Мне пора было готовиться к отъезду. Лола считает, раз я – не на острове, то живу на большой ферме овец вблизи Буэнос-Айреса. Вновь и вновь она спрашивает о «моем покровителе». Лола хочет быть уверенной, что «покровитель» пришлет меня обратно. В конце концов «мой покровитель» становится «нашим покровителем».

У нее были закончены две корзины. Я несколько раз упрашивала ее продать их. Лола отказывалась, ссылаясь на то, что обещала корзины соседям. Перед моим отъездом она просила, чтобы я непременно вернулась весной. «Вот, возьми эти корзины. Отдай «нашему покровителю». Чтобы он тебя отпустил. Я тебя обязательно дождусь в этот раз. Ты уж приезжай. А следующего раза уже не будет».

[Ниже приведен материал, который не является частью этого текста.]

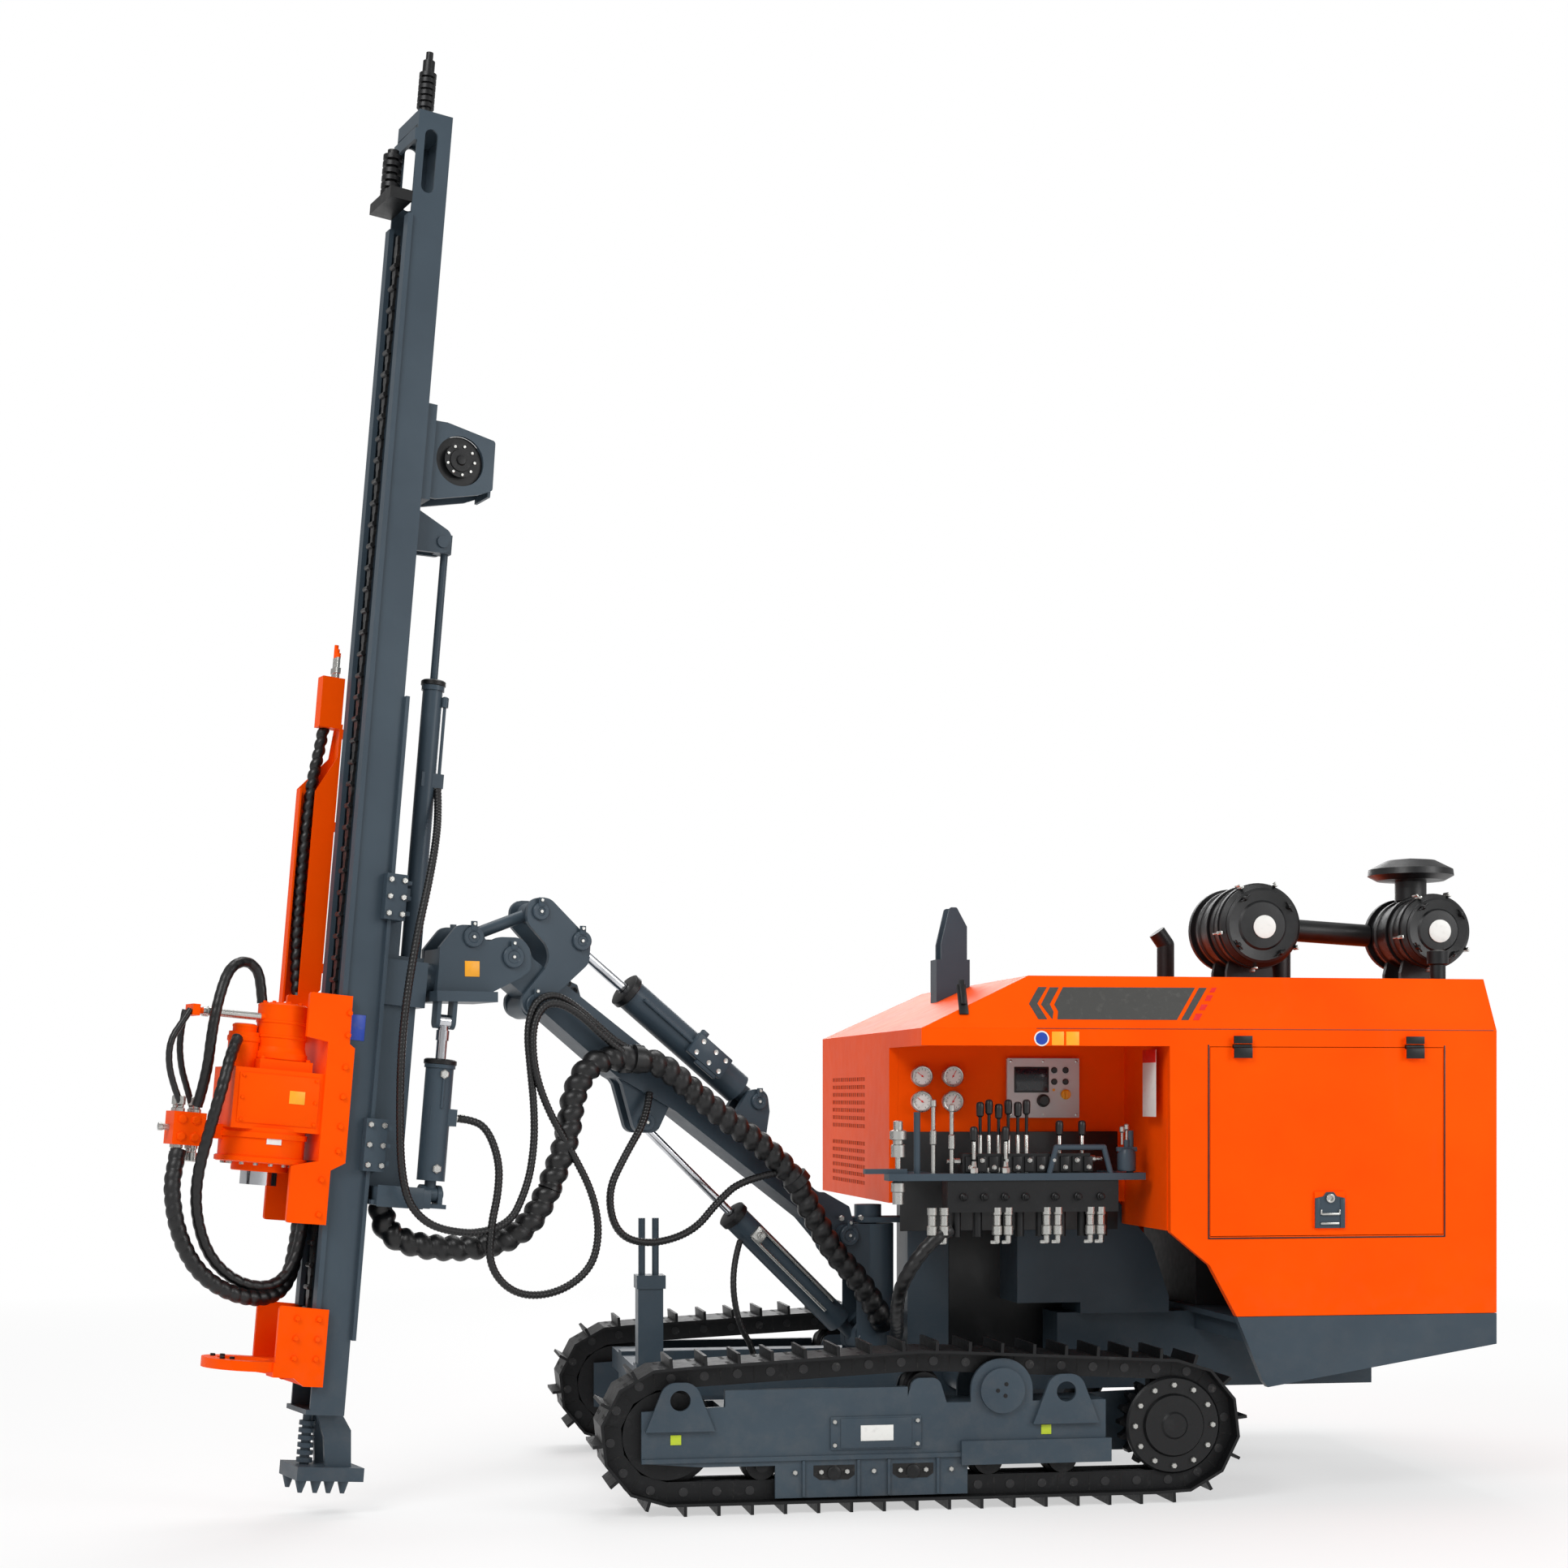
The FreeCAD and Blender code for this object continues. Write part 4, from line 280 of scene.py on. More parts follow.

Она просила привезти ей музыкальный инструмент, объясняла, какой, как он выглядит. Я поняла, что это – флейта. «Зачем тебе флейта, Лола?» «Я помню, – отвечала она, – гостя из Америки. Мне тогда было то ли сорок, то ли пятьдесят лет. Он пришел к нам на Фаньяно один, только с индейцем-проводником. Пешком. Его звали Роки. Ни один белый не может пешком перейти эти горы. У него был очень высокий мешок на спине, который лямками закреплялся на плечах и на лбу. Он подарил нам хорошие кожаные сапоги. Мы сидели в вигваме моего дяди. Мама была жива. Мои братья. И сестры – дети моего дяди. Все хо’опы. Как мне понравился тогда этот человек! Высокий, сильный. Волосы собраны на затылке. Как он ласково смотрел на нас! Таких людей больше я уже не встречала. Разговор наш не получался. Он достал – флейта, ты говоришь? И сыграл мелодию. До сих пор она звучит у меня в ушах. Я снова хочу послушать флейту. И эту мелодию. Прошу тебя. Сделай это для меня». Рассказывая об этом, Лола раскраснелась и будто скинула лет тридцать-сорок; до сих пор она оставалась красивой женщиной.

Я вернулась, как обещала, весной. Отдала флейту Лоле. Та долго возилась с инструментом, а я ушла по своим делам. Когда вернулась, Лола сказала: «Слушай», и сыграла что хотела – мелодию, нежную, трогательную. Снова и снова повторяла она музыкальный узор, очаровательный в своей бессмысленности и волшебной иллюзорности. Словно пыталась очнуться ото сна, выйти из мистического мира вечной зачарованной нематериальной красоты. Потом без флейты напела. Ей удалось повторить несложные слова немецкой песенки. Откуда она могла их знать? Верно, это далось ей непросто. Когда слова песни закончились, Лола заплакала. Это был первый и единственный раз за все время нашего знакомства. Видимо, она понимала, что ее жизненный путь завершается.